### RECORDS PROVIDED
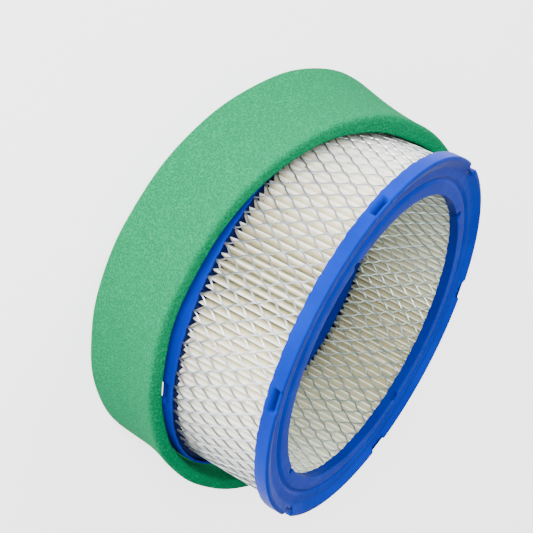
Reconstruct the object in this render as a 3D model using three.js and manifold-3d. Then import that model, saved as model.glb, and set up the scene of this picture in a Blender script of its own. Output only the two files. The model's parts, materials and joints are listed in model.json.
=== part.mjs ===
// Round air filter element for a small engine, leaning in the foam pre-cleaner sleeve that it lifts out of.
// Two moulded end caps hold an outer screen, a pleated paper ring and an inner screen between them.
// The sleeve stands on the plane z = 0 around the Z axis. Units are millimetres.
import * as THREE from 'three';
import { mergeVertices } from 'three/addons/utils/BufferGeometryUtils.js';
import Module from 'manifold-3d';

// Element
const elementHeight = 56.4;
const capRadius = 89;
const openingRadius = 70.1;
const capDepth = 6.6;
const capSegments = 96;

// Cap face, as depths below the raised lip at the rim
const landDepth = 2;
const lipInnerRadius = 86.7;
const lipOuterRadius = 88;
const lipRounding = 1;
const landOuterRadius = 83;
const grooveRadius = 77.6;
const grooveHalfWidth = 1.3;
const grooveDepth = 0.8;

// Channel in the back of a cap, where the screens and the paper are moulded in
const channelDepth = 2.8;
const channelInnerRadius = 71.2;
const channelOuterRadius = 85.6;
const seatGap = 0.3;

// Notches that the mould's locating lugs leave in a cap
const rimNotchCount = 6;
const rimNotchAngle = 50.4;
const rimNotchFloorRadius = 86.5;
const rimNotchFloorWidth = 9;
const rimNotchMouthWidth = 14;
const boreNotchCount = 4;
const boreNotchAngle = 34.8;
const rearBoreNotchAngle = 79.8;
const boreNotchDepth = 3;
const boreNotchFloorWidth = 2.4;
const boreNotchMouthWidth = 5;
const boreNotchReach = 3.4;
const cutOverrun = 3;
const rearCapTurn = -2.8;

// Screens and paper
const outerScreenRadius = 85.3;
const innerScreenRadius = 71.5;
const screenThickness = 0.4;
const screenSegments = 90;
const pleatCount = 140;
const pleatOuterRadius = 84.4;
const pleatInnerRadius = 72.4;
const pleatBand = 3;

// Foam pre-cleaner sleeve
const sleeveHeight = 48.3;
const sleeveWall = 6.2;
const sleeveRimRadius = 102.1;
const sleeveWaistRadius = 98.5;
const sleeveWaistHeight = 15.7;
const sleeveRimOval = 0.05;
const sleeveRimOvalAngle = 136;
const sleeveBaseOval = 0.034;
const sleeveBaseOvalAngle = 89;
const sleeveSegments = 72;
const sleeveSteps = 7;

// How the element leans in the sleeve
const elementLean = 12.46;
const elementBaseCentre = new THREE.Vector3(-5.2, 3.15, 25.05);

const wasm = await Module();
wasm.setup();

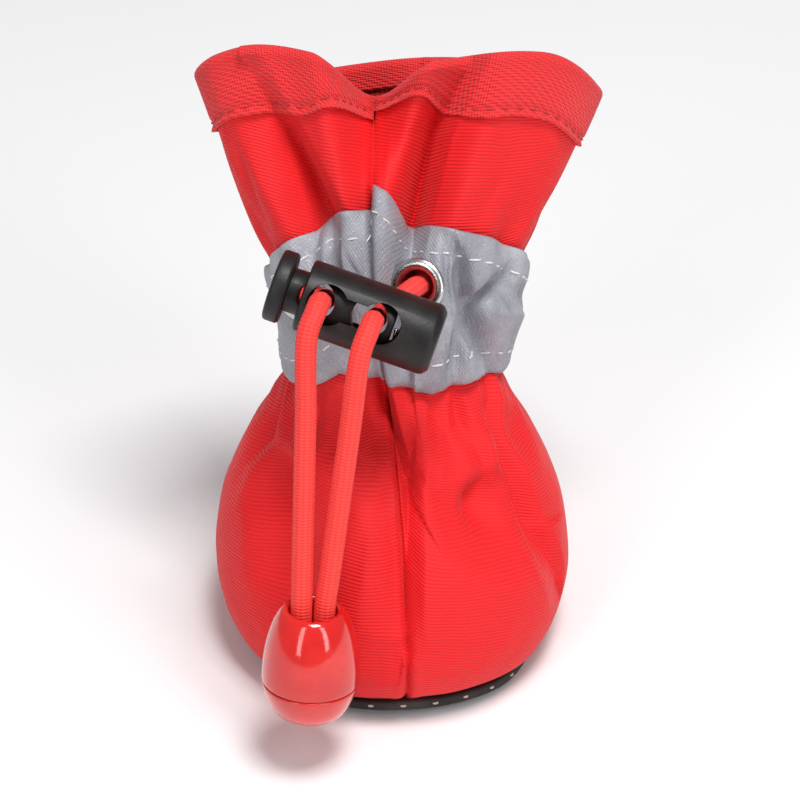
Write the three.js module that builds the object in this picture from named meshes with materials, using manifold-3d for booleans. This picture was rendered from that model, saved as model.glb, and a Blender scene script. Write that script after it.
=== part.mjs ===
// A dog bootie: a soft drawstring boot of ribbed nylon on a thin grip sole.
// It stands on its sole with the toe towards -Y, +X on its left side as it is worn, and +Z up.
// The origin is on the ground under the middle of the sole. Lengths are in millimetres, angles in degrees.
import * as THREE from "three";
import { mergeVertices } from "three/addons/utils/BufferGeometryUtils.js";
import Module from "manifold-3d";

const wasm = await Module();
wasm.setup();
const rad = THREE.MathUtils.degToRad;

// Driving dimensions
const seat = 0.35; // clearance between pieces that touch
const ease = 0.2; // extra clearance where one of them is a sheet of cloth
const sole = { length: 54, width: 44, thickness: 2, edgeRound: 0.5, square: 2.3 };
const spring = { rise: 1.1, length: 8 }; // how far the sole lifts at the tip of toe and heel
const insole = { thickness: 1.2, edge: 0.4 };
const fabric = 1.2; // wall of the upper, shell and lining together
const foot = { length: 59.4, width: 53.2, seamInset: 1 };
const ankle = { width: 30.4, depth: 25, height: 51, setBack: 7, tilt: 27 };
const collar = { width: 58, depth: 24, height: 82, setBack: 18.5, tilt: 30 };
const cord = { diameter: 3, sides: 7, steps: 31 };
const band = { thickness: 0.8, bridge: 0.6, tunnel: 2 };
const hem = { thickness: 0.7, height: 8, facing: 3 };
const eyelet = { slack: 0.8, wall: 0.45, rim: 1.45, roll: 0.5, reach: 2.1, left: -33, right: 21 };
const lock = { radius: 5.15, wall: 1.2, length: 19.8, endWall: 2, chamfer: 1.2, standOff: 5.4 };
const lockHole = { slack: 1.4, first: 3.8, pitch: 7.75, slot: 1.9 };
const button = { thickness: 2.4, neckStep: 0.4, slack: 1.2, web: 0.8 };
const wire = { radius: 0.3, inset: 1, turns: 3.5, sides: 4, stepsPerTurn: 10 };
const turn = { facing: 27, roll: 21, yaw: -7, station: 7.05, angle: 0 }; // how the lock lies
const bell = { length: 17, radius: 6.9, wall: 0.8, socket: 4.5, lean: 8, toeGap: 0.6 };
const lid = { height: 5.4, foot: 4.4, lip: 1.4 };
const knot = { radius: 1.6, out: 1.4 };

// Sizes that follow: each hole is wider than the cord in it, and the button's travel is what takes up
// that play at rest, so that the lock grips both strands.
const cordRadius = cord.diameter / 2;
const eyeletHole = cordRadius + eyelet.slack;
const lockBore = lock.radius - lock.wall;
const stemRadius = lockBore - seat - 0.05;
const barrelHole = cordRadius + lockHole.slack;
const buttonHole = cordRadius + button.slack;
const travel = barrelHole + buttonHole - cord.diameter - 2 * seat - 0.1;
const strandHalf = cordRadius + seat / 2; // half the way between the strands' middles in the cord end
const bellMouthRadius = strandHalf + cordRadius + seat + bell.wall;
const lidHole = knot.radius + seat + 0.1;

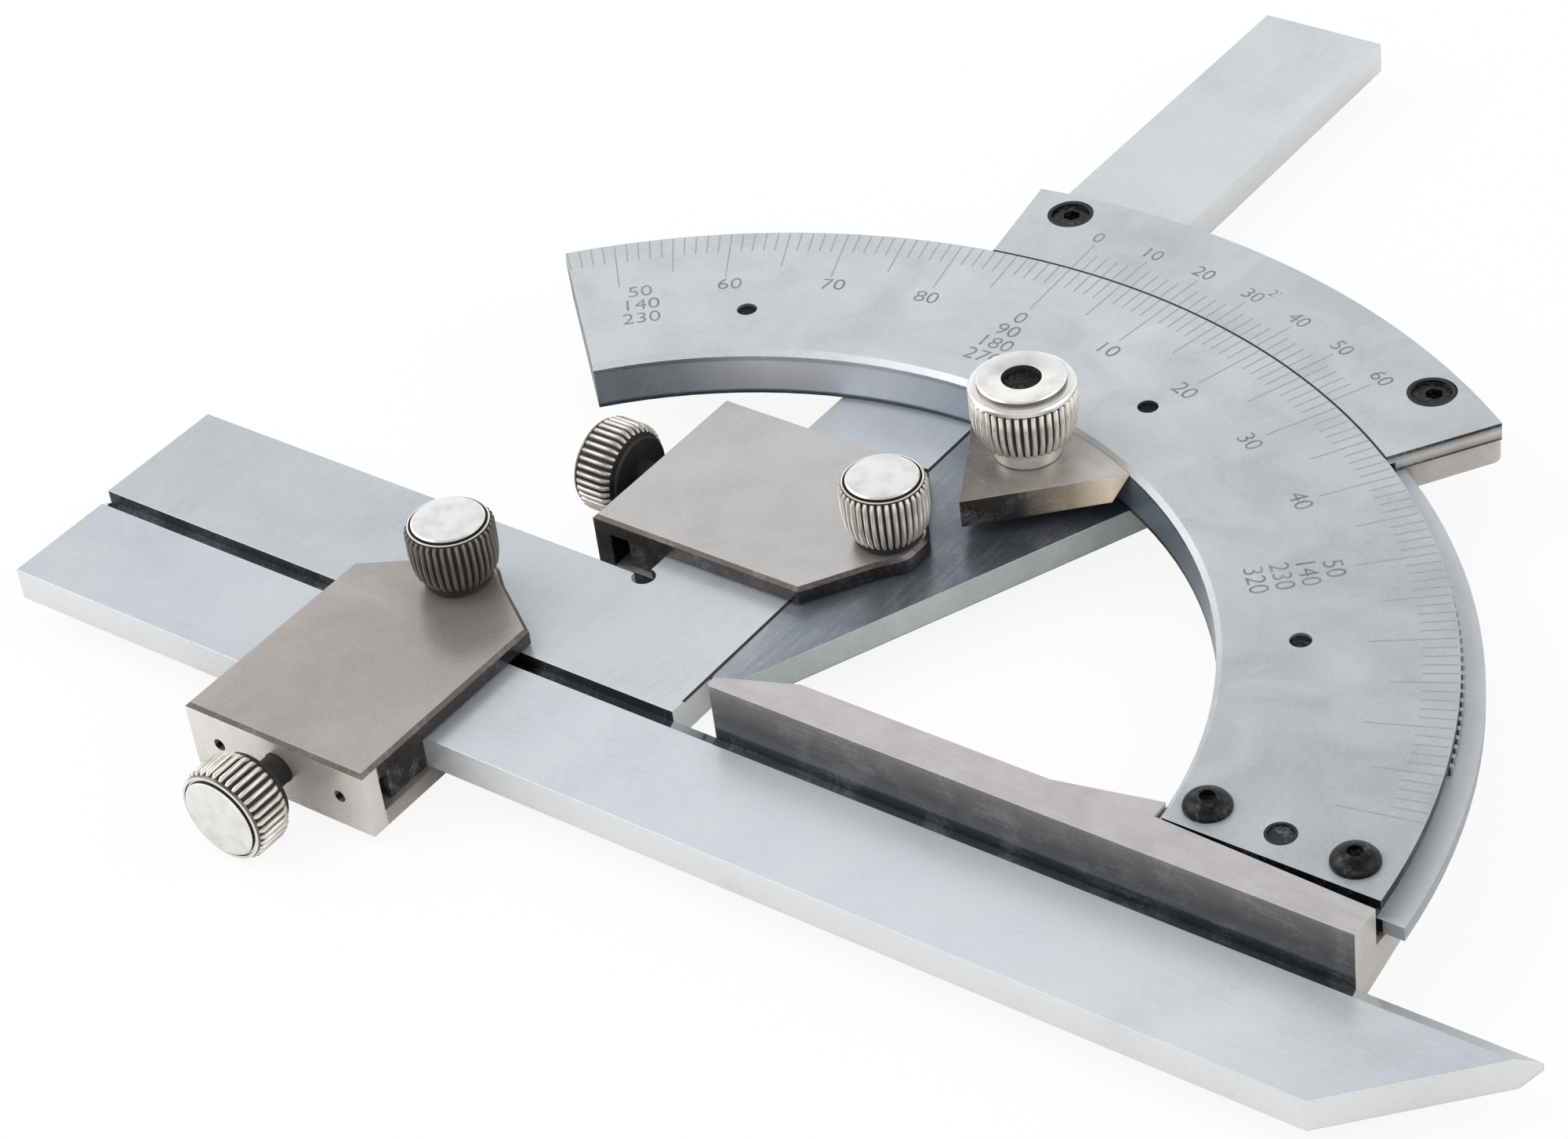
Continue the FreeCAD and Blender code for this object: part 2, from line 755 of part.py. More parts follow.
for number, (across, along) in enumerate(vernier_screw_places, start=1):
    guide_cuts.append(disc("guide_vernier_bore_%d" % number, size("vernier_screw_radius") + fit_gap,
                           screw_depth + 1.2, across, along, vernier_low - screw_depth - size("vernier_screw_floor")))
for number, (across, along) in enumerate(guide_screw_places, start=1):
    guide_cuts.append(disc("guide_screw_bore_%d" % number, size("guide_screw_radius") + fit_gap,
                           guide_height - size("guide_screw_roof") + 1.1, across, along, member_top - 1))
keep(cut("guide_rim", guide_rounded, guide_cuts), "guide_rim")

# Countersunk screws from below that hold the guide rim on the sector plate
guide_screws = []
guide_screw_height = size("member_thickness") + guide_height - size("guide_screw_roof")
for number, (across, along) in enumerate(guide_screw_places, start=1):
    shank = disc("guide_shank_%d" % number, size("guide_screw_radius"), guide_screw_height, across, along, member_low)
    sink = cone("guide_head_%d" % number, size("guide_head_radius"), size("guide_screw_radius"), guide_head_depth,
                across, along, member_low)
    solid = fuse("guide_screw_solid_%d" % number, [shank, sink])
    slot_half = size("guide_slot_width") / 2
    slot = box("guide_slot_%d" % number, (across - size("guide_head_radius") - 1, along - slot_half, member_low - 1),
               (size("guide_head_radius") * 2 + 2, slot_half * 2, size("guide_slot_depth") + 1))
    guide_screws.append(cut("guide_screw_%d" % number, solid, [slot]))
keep(group("guide_screws", guide_screws), "guide_screws")


# Vernier plate: flush with the scale, it covers the teeth and the pinion and
# has two counterbored holes.

vernier_inner = scale_radius + size("vernier_gap")
vernier_height = size("vernier_thickness")
vernier_right = size("vernier_right_angle")
vernier_blank = wedge_ring("vernier_blank", vernier_outer, vernier_height, vernier_low, guide_left, vernier_right)
pinion_tip = pinion_radius + addendum
pocket_top = face_level - size("vernier_lip")
vernier_cuts = [
    disc("vernier_opening", vernier_inner, vernier_height + 2, 0, 0, vernier_low - 1),
    disc("vernier_relief_ring", vernier_inner + size("vernier_relief"), pocket_top - vernier_low + 1, 0, 0,
         vernier_low - 1),
    disc("vernier_pinion_pocket", pinion_tip + size("pinion_room"), pocket_top - vernier_low + 1, *pinion_place,
         vernier_low - 1),
]
for number, (across, along) in enumerate(vernier_screw_places, start=1):
    vernier_cuts.append(disc("vernier_bore_%d" % number, size("vernier_screw_radius") + screw_gap,
                             vernier_height + 2, across, along, vernier_low - 1))
    vernier_cuts.append(disc("vernier_sink_%d" % number, size("vernier_counterbore"), vernier_height, across, along,
                             vernier_low + size("vernier_web")))
keep(cut("vernier_plate", vernier_blank, vernier_cuts), "vernier_plate")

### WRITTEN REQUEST
Output, please, only the lines running from the start of the entries through the line that contains "const capSegments = 96;", including both of those lines.

### EXERCISE RESULT
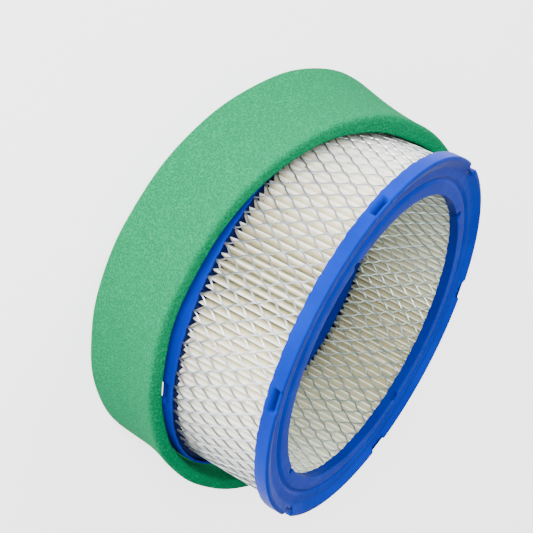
Reconstruct the object in this render as a 3D model using three.js and manifold-3d. Then import that model, saved as model.glb, and set up the scene of this picture in a Blender script of its own. Output only the two files. The model's parts, materials and joints are listed in model.json.
=== part.mjs ===
// Round air filter element for a small engine, leaning in the foam pre-cleaner sleeve that it lifts out of.
// Two moulded end caps hold an outer screen, a pleated paper ring and an inner screen between them.
// The sleeve stands on the plane z = 0 around the Z axis. Units are millimetres.
import * as THREE from 'three';
import { mergeVertices } from 'three/addons/utils/BufferGeometryUtils.js';
import Module from 'manifold-3d';

// Element
const elementHeight = 56.4;
const capRadius = 89;
const openingRadius = 70.1;
const capDepth = 6.6;
const capSegments = 96;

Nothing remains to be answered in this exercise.